Looking for a place to
sleep, we arrived by accident to Kupari, a small city only 10km away from Dubrovnik, and
there we found “the bay of the abandoned hotels”.
We arrived to Kupari
and we don´t know nothing about it, and then, suddenly in front of us, near
the beach, big and luxury hotels abandoned looking like ruins, I was very
surprised by it, it was not a house or a small hotels, was full of buildings, older
and big hotels totally destroy. Then I need to check what it is and why is
abandoned and I found that Kupari is a bay on the Adriatic Sea in an area
considered to have the best beaches in the country. In the 1960s, Croatia was
part of the Socialist Federation of Yugoslavia, and under the rule of Tito,
Kupari underwent a major transformation into a luxury holiday resort for the
military elite of the Yugoslav People’s Army and their families.
The wars started and
the Yugoslav naval ships also began surrounding the bay around Dubrovnik, and
they shot to the Hotels of Kupari.
Croatians successfully
gained independence and were back at Kupari but years of looting and plundering
left Kupari as not much more than a skeleton of the luxury resort it once was.
And finally to end our
trip we visited Split, It is the
second-largest city of Croatia, also on the Adriatic sea, it is a beautiful roman city, with a
nice old part of the city, roman style, and good and large beaches. There we
saw the center and a roman show like a theater with actors dressing old roman
style, even you can see them walking by the streets.

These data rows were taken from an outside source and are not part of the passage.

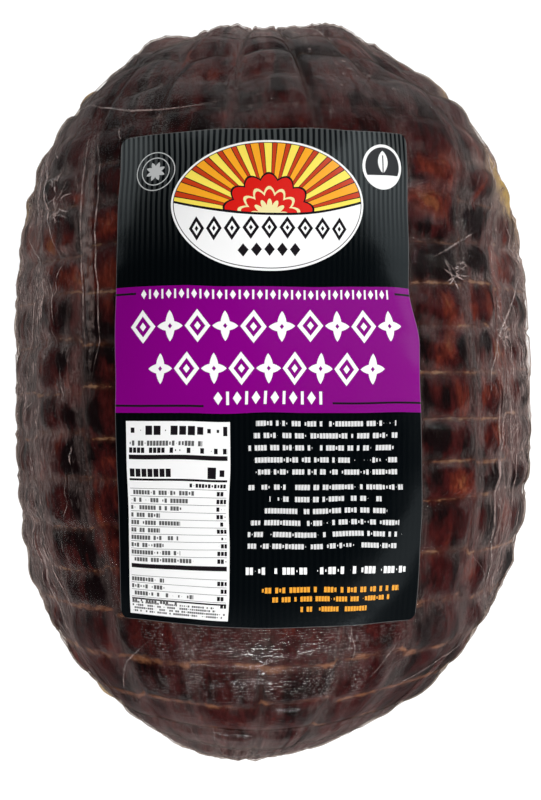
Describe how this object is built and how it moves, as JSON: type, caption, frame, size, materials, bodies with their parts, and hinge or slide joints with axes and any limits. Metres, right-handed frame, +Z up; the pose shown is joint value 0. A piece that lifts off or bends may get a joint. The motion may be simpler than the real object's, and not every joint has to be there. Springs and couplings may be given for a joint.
{
  "type": "black forest ham in a vacuum pack",
  "caption": "Whole boneless smoked ham with net marks, dark outside, shrink-wrapped in clear film, lying on its back with a large paper label on top.",
  "frame": {"origin": "on the floor under the middle of the bounding box", "axes": "+Y along the ham to its gathered end with the dimple, +Z up through the label, +X across the ham to the reader's right when the label is read from above"},
  "size_m": [0.225, 0.317, 0.1574],
  "materials": {
    "wrapped_ham": "dark smoked meat, nearly black to mahogany, with tan net marks, under tight clear film",
    "label": "glossy printed paper, black with a purple band, a white panel and a small picture"
  },
  "bodies": {
    "root": {"wrapped_ham": "wrapped_ham", "label": "label"}
  },
  "joints": []
}
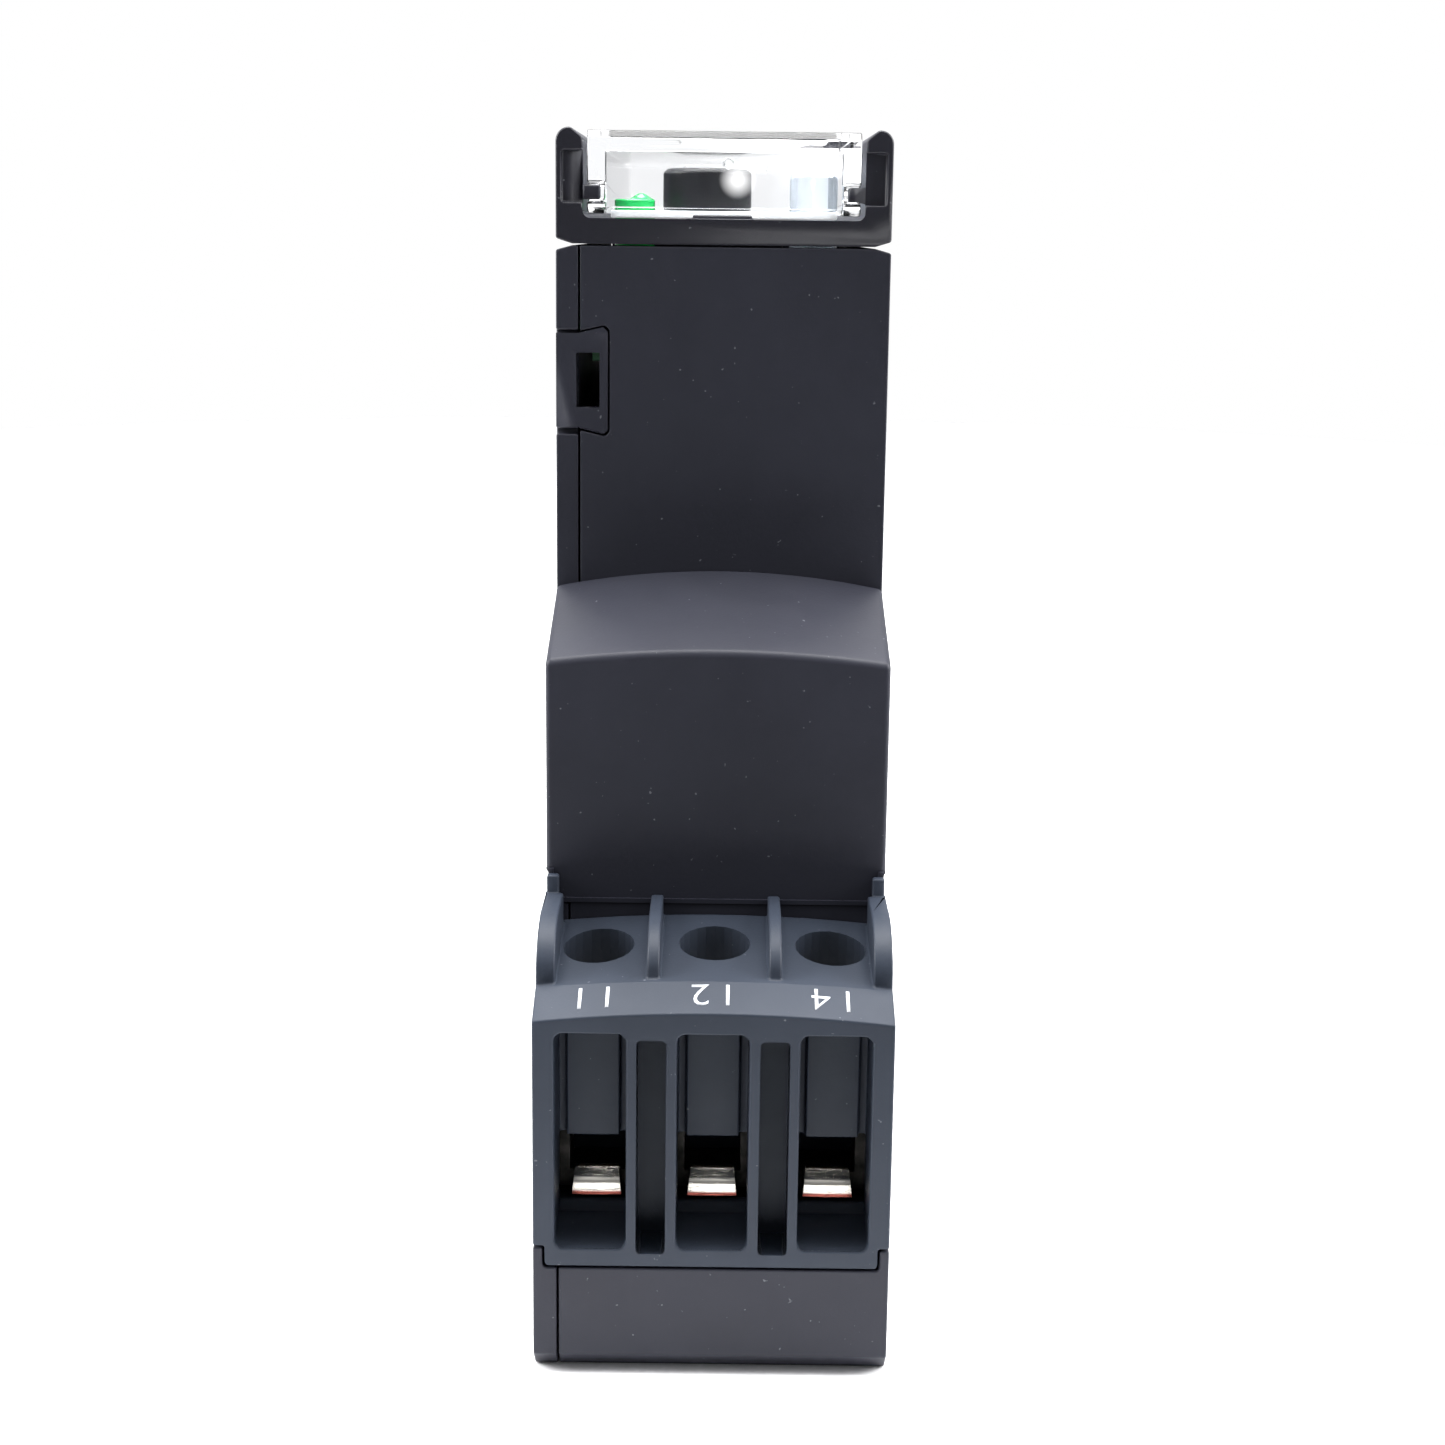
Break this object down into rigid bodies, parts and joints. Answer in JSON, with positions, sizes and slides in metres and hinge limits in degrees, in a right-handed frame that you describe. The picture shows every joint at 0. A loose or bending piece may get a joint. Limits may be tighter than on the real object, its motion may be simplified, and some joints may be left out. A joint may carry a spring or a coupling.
{
  "type": "industrial control relay",
  "caption": "Narrow DIN-rail timing relay with a stepped anthracite housing, screw terminals at both ends, setting knobs under a hinged clear cover, and a sprung rail foot.",
  "frame": {"origin": "centre of the footprint on the rail side (the plane the relay stands on)", "axes": "+Z from the rail side to the operating face, +X across the width, +Y towards the lower terminal row and the rail foot"},
  "size_m": [0.0226, 0.09, 0.078],
  "materials": {
    "housing_plastic": "moulded glass-filled polyamide, fine matt grain",
    "block_plastic": "moulded glass-filled polyamide, fine matt grain",
    "frame_plastic": "moulded polycarbonate blend, satin",
    "clear_polycarbonate": "clear moulded polycarbonate, polished",
    "face_plate_plastic": "light grey moulded plate, satin",
    "foot_plastic": "moulded black acetal, satin",
    "knob_plastic": "moulded black, semi-gloss",
    "green_lens": "translucent green, polished",
    "clear_lens": "clear water-white, polished",
    "circuit_board": "green solder mask, semi-gloss",
    "component_plastic": "moulded epoxy, matt",
    "film_capacitor_case": "grey moulded case, satin",
    "varistor_coating": "dipped epoxy coating, gloss",
    "capacitor_sleeve": "shrunk sleeve, gloss",
    "relay_case_plastic": "moulded polyester, satin",
    "enamelled_copper": "enamelled copper winding",
    "zinc_steel": "zinc plated, satin",
    "nickel_plate": "nickel plated, bright with stamped edges",
    "tinned_copper": "tinned copper alloy, satin",
    "spring_steel": "drawn spring wire"
  },
  "bodies": {
    "housing": {"housing_main": "housing_plastic", "side_cover": "housing_plastic", "step_cover_top": "housing_plastic", "step_cover_bottom": "housing_plastic", "terminal_block_top": "block_plastic", "terminal_block_bottom": "block_plastic", "front_frame": "frame_plastic", "face_plate": "face_plate_plastic", "lens_green": "green_lens", "led_green": "green_lens", "lens_clear": "clear_lens", "led_red": "clear_lens", "main_board": "circuit_board", "front_board": "circuit_board", "potentiometer_time": "component_plastic", "potentiometer_range": "component_plastic", "potentiometer_function": "component_plastic", "board_header": "component_plastic", "relay_base": "component_plastic", "microcontroller": "component_plastic", "bridge_rectifier": "component_plastic", "film_capacitor": "film_capacitor_case", "varistor": "varistor_coating", "electrolytic_capacitor": "capacitor_sleeve", "relay_case": "relay_case_plastic", "relay_coil": "enamelled_copper", "relay_yoke": "zinc_steel", "busbar_top_1": "tinned_copper", "busbar_top_2": "tinned_copper", "busbar_top_3": "tinned_copper", "busbar_bottom_1": "tinned_copper", "busbar_bottom_2": "tinned_copper", "busbar_bottom_3": "tinned_copper", "relay_contact_closed": "tinned_copper", "relay_contact_open": "tinned_copper", "din_foot_spring": "spring_steel"},
    "cover": {"clear_cover": "clear_polycarbonate"},
    "foot": {"din_foot": "foot_plastic"},
    "time_knob": {"knob_time": "knob_plastic"},
    "range_knob": {"knob_range": "knob_plastic"},
    "function_knob": {"knob_function": "knob_plastic"},
    "screw_top_1": {"clamp_screw_top_1": "nickel_plate"},
    "clamp_top_1": {"clamp_cage_top_1": "nickel_plate"},
    "screw_top_2": {"clamp_screw_top_2": "nickel_plate"},
    "clamp_top_2": {"clamp_cage_top_2": "nickel_plate"},
    "screw_top_3": {"clamp_screw_top_3": "nickel_plate"},
    "clamp_top_3": {"clamp_cage_top_3": "nickel_plate"},
    "screw_bottom_1": {"clamp_screw_bottom_1": "nickel_plate"},
    "clamp_bottom_1": {"clamp_cage_bottom_1": "nickel_plate"},
    "screw_bottom_2": {"clamp_screw_bottom_2": "nickel_plate"},
    "clamp_bottom_2": {"clamp_cage_bottom_2": "nickel_plate"},
    "screw_bottom_3": {"clamp_screw_bottom_3": "nickel_plate"},
    "clamp_bottom_3": {"clamp_cage_bottom_3": "nickel_plate"},
    "armature": {"relay_armature": "zinc_steel", "relay_contact_moving": "tinned_copper"}
  },
  "joints": [
    {"name": "cover_hinge", "type": "hinge", "parent": "housing", "child": "cover", "pos_m": [0, -0.0216, 0.0738], "axis": [1, 0, 0], "range_deg": [0, 110]},
    {"name": "foot_slide", "type": "slide", "parent": "housing", "child": "foot", "axis": [0, 1, 0], "range_m": [0, 0.004], "stiffness_N_per_m": 1500, "springref_m": -0.003, "deforming": ["din_foot_spring"]},
    {"name": "time_knob_turn", "type": "hinge", "parent": "housing", "child": "time_knob", "pos_m": [-0.0012, -0.0135, 0.074], "axis": [0, 0, 1], "range_deg": [-135, 135]},
    {"name": "range_knob_turn", "type": "hinge", "parent": "housing", "child": "range_knob", "pos_m": [-0.0012, 0, 0.074], "axis": [0, 0, 1], "range_deg": [-135, 135]},
    {"name": "function_knob_turn", "type": "hinge", "parent": "housing", "child": "function_knob", "pos_m": [-0.0012, 0.0135, 0.074], "axis": [0, 0, 1], "range_deg": [-135, 135]},
    {"name": "screw_top_1_turn", "type": "hinge", "parent": "housing", "child": "screw_top_1", "pos_m": [-0.0075, -0.03715, 0.02], "axis": [0, 0, -1], "range_deg": [0, 2088]},
    {"name": "clamp_top_1_lift", "type": "slide", "parent": "housing", "child": "clamp_top_1", "axis": [0, 0, 1], "range_m": [0, 0.0029]},
    {"name": "screw_top_2_turn", "type": "hinge", "parent": "housing", "child": "screw_top_2", "pos_m": [0, -0.03715, 0.02], "axis": [0, 0, -1], "range_deg": [0, 2088]},
    {"name": "clamp_top_2_lift", "type": "slide", "parent": "housing", "child": "clamp_top_2", "axis": [0, 0, 1], "range_m": [0, 0.0029]},
    {"name": "screw_top_3_turn", "type": "hinge", "parent": "housing", "child": "screw_top_3", "pos_m": [0.0075, -0.03715, 0.02], "axis": [0, 0, -1], "range_deg": [0, 2088]},
    {"name": "clamp_top_3_lift", "type": "slide", "parent": "housing", "child": "clamp_top_3", "axis": [0, 0, 1], "range_m": [0, 0.0029]},
    {"name": "screw_bottom_1_turn", "type": "hinge", "parent": "housing", "child": "screw_bottom_1", "pos_m": [-0.0075, 0.03715, 0.02], "axis": [0, 0, -1], "range_deg": [0, 2088]},
    {"name": "clamp_bottom_1_lift", "type": "slide", "parent": "housing", "child": "clamp_bottom_1", "axis": [0, 0, 1], "range_m": [0, 0.0029]},
    {"name": "screw_bottom_2_turn", "type": "hinge", "parent": "housing", "child": "screw_bottom_2", "pos_m": [0, 0.03715, 0.02], "axis": [0, 0, -1], "range_deg": [0, 2088]},
    {"name": "clamp_bottom_2_lift", "type": "slide", "parent": "housing", "child": "clamp_bottom_2", "axis": [0, 0, 1], "range_m": [0, 0.0029]},
    {"name": "screw_bottom_3_turn", "type": "hinge", "parent": "housing", "child": "screw_bottom_3", "pos_m": [0.0075, 0.03715, 0.02], "axis": [0, 0, -1], "range_deg": [0, 2088]},
    {"name": "clamp_bottom_3_lift", "type": "slide", "parent": "housing", "child": "clamp_bottom_3", "axis": [0, 0, 1], "range_m": [0, 0.0029]},
    {"name": "armature_swing", "type": "hinge", "parent": "housing", "child": "armature", "pos_m": [-0.00485, -0.0012, 0.01735], "axis": [0, 0, 1], "range_deg": [0, 4.3], "stiffness_Nm_per_rad": 0.02, "springref_deg": -4.58}
  ],
  "couplings": [
    {"joint": "screw_top_1_turn", "follows": "clamp_top_1_lift", "rad_per_m": 12566},
    {"joint": "screw_top_2_turn", "follows": "clamp_top_2_lift", "rad_per_m": 12566},
    {"joint": "screw_top_3_turn", "follows": "clamp_top_3_lift", "rad_per_m": 12566},
    {"joint": "screw_bottom_1_turn", "follows": "clamp_bottom_1_lift", "rad_per_m": 12566},
    {"joint": "screw_bottom_2_turn", "follows": "clamp_bottom_2_lift", "rad_per_m": 12566},
    {"joint": "screw_bottom_3_turn", "follows": "clamp_bottom_3_lift", "rad_per_m": 12566}
  ]
}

This week I have experienced, I have
met new cultures and traveled to different countries, as you can see, I have
learned a lot from this experience
After a week of traveling, crossing many
borders, with some problems, driving a lot and looking for places to stay, I
have realized that I'm glad to see “Slovenia” written on road signs, see the
flag and cross the last frontier, and then feel like I'm at home again.